Beijing, la capital del pasado y el futuro chino

Adriana La Rotta
En 2003 fui por primera vez a Beijing, la capital china que todavía en muchos países de habla hispana se sigue llamando Pekín. Era comienzos de noviembre y faltaban varias semanas para que llegara el invierno, pero el temible viento siberiano ya soplaba sobre la ciudad, moviendo furiosamente las cometas que los vendedores ambulantes elevaban sobre la Plaza Tiananmen.

Beijing me pareció una ciudad hostil, un monumento colosal y deshumanizado, creado para recordarles a los individuos que sin el Gran Hermano, la inmensa máquina del poder que todo lo sabe y todo lo ve, sus vidas son insignificantes. Varios años antes había estado en Belgrado, en la antigua Yugoslavia, y ahora que me encontraba caminando por Beijing volvía a tener esa sensación desapacible que produce la arquitectura soviética.
La otra cara de Beijing

Aún así, la ciudad me pareció mucho más moderna de lo que me esperaba y me sorprendieron los embotellamientos de tráfico, que sucedían en el mismo lugar en el que pocos años antes sólo había bicicletas.
La fealdad de los edificios oficiales, sin embargo, no logró opacar el impacto que me produjo la “Ciudad Prohibida”, el palacio que sirvió de residencia a la familia imperial y a funcionarios del gobierno chino durante cinco siglos y del cual fue desalojado en 1924 Puyi, el último de los emperadores.

Creo que lo que más me sorprendió no fue la belleza en sí de la ciudadela, sino el hecho de que hubiera sobrevivido a los primeros años del comunismo y más tarde a la furia destructora de la Revolución Cultural de Mao Tse-tung.
El día en que visité la Ciudad Prohibida había pocas personas y el ambiente en sus galerías y en sus patios interiores era tan apacible, que por momentos sentí que había viajado de regreso a la dinastía Qing y que pronto vería eunucos y concubinas saliendo del interior sombrío de los edificios.
Lo que no percibí en aquel 2003, era la transformación que estaba a punto de sufrir la capital china, que se preparaba frenéticamente para ser la sede de los Juegos Olímpicos. Por eso cuando regresé, me quedé atónita.

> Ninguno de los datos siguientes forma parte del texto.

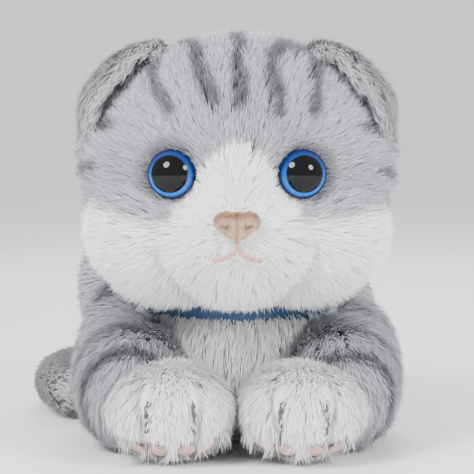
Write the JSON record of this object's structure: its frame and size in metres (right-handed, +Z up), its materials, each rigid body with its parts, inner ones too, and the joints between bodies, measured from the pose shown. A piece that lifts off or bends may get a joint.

Los feos monumentos estalinistas todavía estaban allí, pero alrededor de ellos se dispersaba una sucesión interminable de edificios modernísimos, centros comerciales, hipermercados y autopistas que hasta hacía poco tiempo no existían. Más de treinta edificios habían sido construidos o reconstruidos y por toda la ciudad se veían relucientes estaciones de metro, distribuyendo pasajeros que recorrían la ciudad a bordo de veloces vagones subterráneos.
La moderna Beijing

El antiguo aeropuerto internacional había sido convertido en una maravilla arquitectónica con tres pistas de aterrizaje, mientras que un eficiente servicio de tren garantizaba el recorrido al centro en pasmosos 20 minutos.
Cuadras y cuadras de hutongs, los tradicionales callejones conformados por casas construidas alrededor de un patio central, habían sido demolidas y reemplazadas por las mismas avenidas y edificaciones que son la esencia de cualquier urbe occidental.
En poco más de un lustro, un ejército de 300 mil obreros había trabajado sin parar para convertir a Beijing en la ciudad del futuro, borrando de paso muchas de las huellas de su pasado.
¿Está bien lo moderno en China?
Si lo que sucedió en esos años desenfrenados fue transformación o destrucción está en disputa. Para el periodista inglés Jasper Becker, no hay ninguna duda: es un acto deliberado de vandalismo cultural que él documenta en su libro La Ciudad de la Tranquilidad Celestial.
Escuché hablar a Becker en Hong Kong y relatar cómo lo que empezó como un libro sobre las reliquias arquitectónicas de la capital china, acabó siendo una especie de réquiem de los centenares de monumentos y templos que fueron víctimas del bulldozer.

Según Becker, al menos 50 de los 64 kilómetros cuadrados que comprenden la antigua Beijing, fueron demolidos para dar paso a autopistas y rascacielos. Con la excusa de modernizar, sostiene el autor, el gobierno alteró y sigue alterando drásticamente el paisaje físico de China, para editar de la memoria colectiva las partes de la historia que no encajan en la nueva versión del país.
No puedo dar fe de la conspiración, pero confieso que la nueva Beijing me parece una ciudad fascinante, llena todavía de tradición, pero con una vitalidad como la que sólo se siente en las grandes capitales del mundo. Modernizar su economía y abrirse al mundo ha transformado visceralmente a China. Pretender que las marcas de esa transformación no se noten en su cara, sería pedir demasiado.